# START OF Information provided
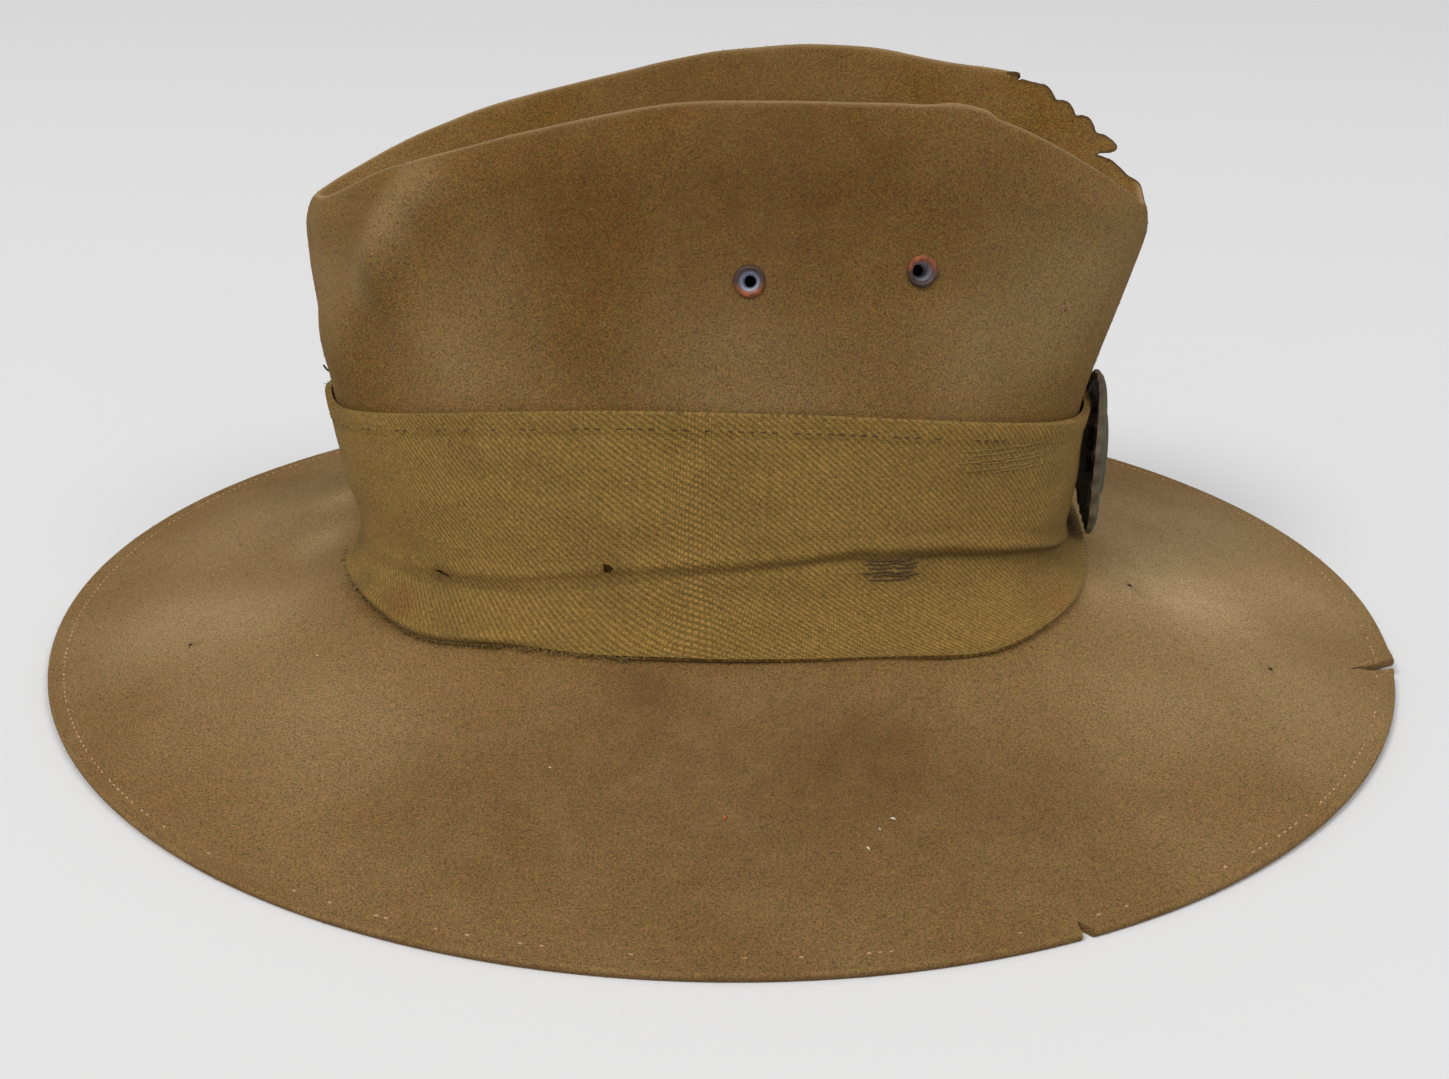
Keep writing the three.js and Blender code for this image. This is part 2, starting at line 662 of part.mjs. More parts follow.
function badgePlate() {
  const points = [];
  const ring = (share, rise, notched) => {
    for (let k = 0; k < badgeSides; k += 1) {
      const angle = (2 * Math.PI * k) / badgeSides;
      const radius = share - (notched && k % 2 ? NOTCH : 0);
      const y = (Math.sin(angle) * radius * badgeWidth) / 2;
      const z = (Math.cos(angle) * radius * badgeHeight) / 2;
      points.push(new THREE.Vector3(badgeBack + rise, crownOffset + y, badgeCentreHeight + z));
    }
  };
  const middle = (rise) => {
    points.push(new THREE.Vector3(badgeBack + rise, crownOffset, badgeCentreHeight));
    return points.length - 1;
  };
  const rim = BADGE_RINGS[0];
  for (const layer of BADGE_RINGS) {
    ring(layer.radius, layer.rise * badgeDomeHeight + badgeThickness, layer === rim);
  }
  const frontMiddle = middle(badgeDomeHeight + badgeThickness);
  const backStart = points.length;
  for (const layer of [...BADGE_RINGS].reverse()) {
    ring(layer.radius, layer.rise * badgeDomeHeight, layer === rim);
  }
  const backMiddle = middle(badgeDomeHeight);
  const faces = [];
  const last = BADGE_RINGS.length - 1;
  for (let k = 0; k < badgeSides; k += 1) {
    const next = (k + 1) % badgeSides;
    for (let row = 0; row < last; row += 1) {
      const a = row * badgeSides;
      const b = a + badgeSides;
      const c = backStart + row * badgeSides;
      const d = c + badgeSides;
      faces.push([a + k, b + next, a + next], [a + k, b + k, b + next]);
      faces.push([c + k, d + next, c + next], [c + k, d + k, d + next]);
    }
    const top = last * badgeSides;
    const edge = backStart + last * badgeSides;
    faces.push([top + k, frontMiddle, top + next], [backStart + k, backStart + next, backMiddle]);
    faces.push([edge + k, k, next], [edge + k, next, edge + next]);
  }
  return solidOf(indexedGeometry(points, faces));
}

const lugHeights = [-1, 1].map((end) => badgeCentreHeight + (end * lugSpacing) / 2);

// How far the plate's back stands off the rim's plane, at a share of its half height.
function badgeRise(share) {
  const inner = BADGE_RINGS.findIndex(({ radius }) => radius <= share);
  if (inner < 0) return badgeDomeHeight * BADGE_RINGS.at(-1).rise;
  const [a, b] = [BADGE_RINGS[Math.max(inner - 1, 0)], BADGE_RINGS[inner]];
  const blend = a === b ? 0 : (a.radius - share) / (a.radius - b.radius);
  return badgeDomeHeight * THREE.MathUtils.lerp(a.rise, b.rise, blend);
}

// A lug: a flat tab through band and felt, with an eye for the pin beyond the felt.
function lugAt(height) {
  const eyeRadius = pinRadius + clearance;
  const tail = pinCentre - eyeRadius - lugThickness;
  const head = badgeBack + badgeRise(lugSpacing / badgeHeight) + badgeThickness / 2;
  const shape = new THREE.Shape([
    new THREE.Vector2(tail, -lugWidth / 2),
    new THREE.Vector2(head, -lugWidth / 2),
    new THREE.Vector2(head, lugWidth / 2),
    new THREE.Vector2(tail, lugWidth / 2),
  ]);
  const eye = new THREE.Path();
  eye.absarc(pinCentre, 0, eyeRadius, 0, 2 * Math.PI, true);
  shape.holes.push(eye);
  const curveSegments = roundSides / 2;
  const tab = new THREE.ExtrudeGeometry(shape, { depth: lugThickness, bevelEnabled: false, curveSegments });
  tab.translate(0, crownOffset, height - lugThickness / 2);
  return solidOf(tab);
}

function lugSlot(height) {
  const outline = rectangle(lugThickness + 2 * clearance, lugWidth + 2 * clearance);
  const origin = new THREE.Vector3(0, crownOffset, height);
  return prism(outline, [AXES.z, AXES.y, AXES.x.clone().negate()], origin, -badgeBack, lugWidth - pinCentre);
}

function pinGeometry() {
  const pin = new THREE.CylinderGeometry(pinRadius, pinRadius, pinLength, roundSides);
  return pin.rotateX(Math.PI / 2);
}

// Bodies

let felt = feltShell();
for (const eyelet of eyelets) felt = felt.subtract(eyeletHoleCut(eyelet));
felt = felt.subtract(tearCut());
felt = felt.subtract(brimWedge(slit));
felt = felt.subtract(brimWedge(nick));
let band = bandSolid();
let badge = badgePlate();
for (const height of lugHeights) {
  felt = felt.subtract(lugSlot(height));
  band = band.subtract(lugSlot(height));
  badge = badge.add(lugAt(height));
}

// Materials and the finished group

const MATERIALS = {
  felt: { color: 0x7a5f3a, roughness: 0.95, metalness: 0 },
  cloth: { color: 0x7b6a35, roughness: 0.92, metalness: 0 },
  iron: { color: 0x5d4a3c, roughness: 0.7, metalness: 0.6 },
  bronze: { color: 0x4a4c3c, roughness: 0.6, metalness: 0.8 },
};

function named(name, geometry, material) {
  const mesh = new THREE.Mesh(geometry, new THREE.MeshStandardMaterial(MATERIALS[material]));
  mesh.name = name;
  return mesh;
}

const hat = new THREE.Group();
hat.add(named("felt_body", geometryOf(felt), "felt"));
hat.add(named("puggaree", geometryOf(band), "cloth"));
for (const eyelet of eyelets) {
  const mesh = named(eyelet.name, eyeletGeometry(), "iron");
  mesh.position.copy(eyelet.point);
  mesh.quaternion.copy(eyelet.turn);
  hat.add(mesh);
}
hat.add(named("badge", geometryOf(badge), "bronze"));
const pin = named("badge_pin", pinGeometry(), "iron");
pin.position.set(pinCentre, crownOffset, badgeCentreHeight);
hat.add(pin);

export default hat;
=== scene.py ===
# %% [markdown]
# A worn felt slouch hat, dressed for the camera.
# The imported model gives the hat's sizes and the place of every piece. This lesson rebuilds the felt and the
# cloth with fine meshes from the same few sizes, then adds what is too small for the model: rows of
# stitches, nap, lint, darning and frayed ends. Lengths are in millimetres until a mesh is made.

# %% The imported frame
import json
import math

import bmesh
import bpy
import numpy as np
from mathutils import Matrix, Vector, kdtree, noise

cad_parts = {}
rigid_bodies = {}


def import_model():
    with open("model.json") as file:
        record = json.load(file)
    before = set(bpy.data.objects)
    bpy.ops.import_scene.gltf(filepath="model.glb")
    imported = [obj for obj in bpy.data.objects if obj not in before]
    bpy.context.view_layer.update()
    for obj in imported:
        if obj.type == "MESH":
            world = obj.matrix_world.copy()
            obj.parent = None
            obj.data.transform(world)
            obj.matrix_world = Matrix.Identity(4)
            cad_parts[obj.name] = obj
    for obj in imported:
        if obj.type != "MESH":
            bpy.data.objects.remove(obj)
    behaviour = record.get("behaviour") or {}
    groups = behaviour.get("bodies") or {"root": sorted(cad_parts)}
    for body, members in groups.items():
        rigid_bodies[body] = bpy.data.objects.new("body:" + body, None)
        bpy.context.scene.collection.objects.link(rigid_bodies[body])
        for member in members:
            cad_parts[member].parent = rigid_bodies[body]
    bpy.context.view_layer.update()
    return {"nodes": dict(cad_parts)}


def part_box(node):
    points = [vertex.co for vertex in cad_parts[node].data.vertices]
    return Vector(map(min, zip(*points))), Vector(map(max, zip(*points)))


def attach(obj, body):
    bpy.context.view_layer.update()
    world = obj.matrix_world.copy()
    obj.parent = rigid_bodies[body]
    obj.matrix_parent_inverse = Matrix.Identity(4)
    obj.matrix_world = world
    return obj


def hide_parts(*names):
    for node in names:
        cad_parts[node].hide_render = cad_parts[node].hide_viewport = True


for startup in list(bpy.data.objects):
    bpy.data.objects.remove(startup)
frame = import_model()
MM = 0.001
print("nodes:", sorted(frame["nodes"]))

# %% [markdown]
# The camera stands a little to the front of the hat's right side and looks down on the brim. Its lens is
# worked out from the photograph's width in pixels, and its place from a distance and two angles, which is
# easier to trim than a bare position.

# %% Camera
PHOTO_WIDTH = 1449
FOCAL_PIXELS = 1695.84
SENSOR = 36.0
VIEW_DISTANCE = 480.0
VIEW_RISE = math.radians(26)
VIEW_TURN = math.radians(4.4)
AIM = Vector((1.2, 11.4, 17.0))

level = math.cos(VIEW_RISE)
away = Vector((math.sin(VIEW_TURN) * level, -math.cos(VIEW_TURN) * level, math.sin(VIEW_RISE)))
camera_data = bpy.data.cameras.new("camera")
camera_data.sensor_width = SENSOR
camera_data.lens = FOCAL_PIXELS / PHOTO_WIDTH * SENSOR
camera_data.clip_start = 0.01
camera = bpy.data.objects.new("camera", camera_data)
camera.location = (AIM + away * VIEW_DISTANCE) * MM
camera.rotation_euler = (math.pi / 2 - VIEW_RISE, 0, VIEW_TURN)
bpy.context.scene.collection.objects.link(camera)
bpy.context.scene.camera = camera
print("camera at", [round(v, 4) for v in camera.location], "lens", round(camera_data.lens, 2))

# %% [markdown]
# Small helpers serve the whole lesson. Colours are picked as sRGB hex values, and Blender works in linear
# light, so one function turns them. Another adds a node with its settings and links in one line. A third
# makes an object of points in millimetres, with its place in its mesh. The others read tables, blend
# softly, and give even turns, unit ways and the numbers of a grid's points.

# %% Helpers
def colour(hex_value):
    parts = [int(hex_value[i : i + 2], 16) / 255 for i in (1, 3, 5)]
    return tuple(p / 12.92 if p <= 0.04045 else ((p + 0.055) / 1.055) ** 2.4 for p in parts) + (1.0,)


def add(tree, kind, inputs=None, **settings):
    node = tree.nodes.new(kind)
    for name, value in settings.items():
        setattr(node, name, value)
    for key, value in (inputs or {}).items():
        if isinstance(value, bpy.types.NodeSocket):
            tree.links.new(value, node.inputs[key])
        else:
            node.inputs[key].default_value = value
    return node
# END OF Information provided
Your task is to repeat exactly the lines from the one that contains "# %% The imported frame" through the one that contains "bpy.context.scene.collection.objects.link(rigid_bodies[body])", with both end lines included.

# %% The imported frame
import json
import math

import bmesh
import bpy
import numpy as np
from mathutils import Matrix, Vector, kdtree, noise

cad_parts = {}
rigid_bodies = {}


def import_model():
    with open("model.json") as file:
        record = json.load(file)
    before = set(bpy.data.objects)
    bpy.ops.import_scene.gltf(filepath="model.glb")
    imported = [obj for obj in bpy.data.objects if obj not in before]
    bpy.context.view_layer.update()
    for obj in imported:
        if obj.type == "MESH":
            world = obj.matrix_world.copy()
            obj.parent = None
            obj.data.transform(world)
            obj.matrix_world = Matrix.Identity(4)
            cad_parts[obj.name] = obj
    for obj in imported:
        if obj.type != "MESH":
            bpy.data.objects.remove(obj)
    behaviour = record.get("behaviour") or {}
    groups = behaviour.get("bodies") or {"root": sorted(cad_parts)}
    for body, members in groups.items():
        rigid_bodies[body] = bpy.data.objects.new("body:" + body, None)
        bpy.context.scene.collection.objects.link(rigid_bodies[body])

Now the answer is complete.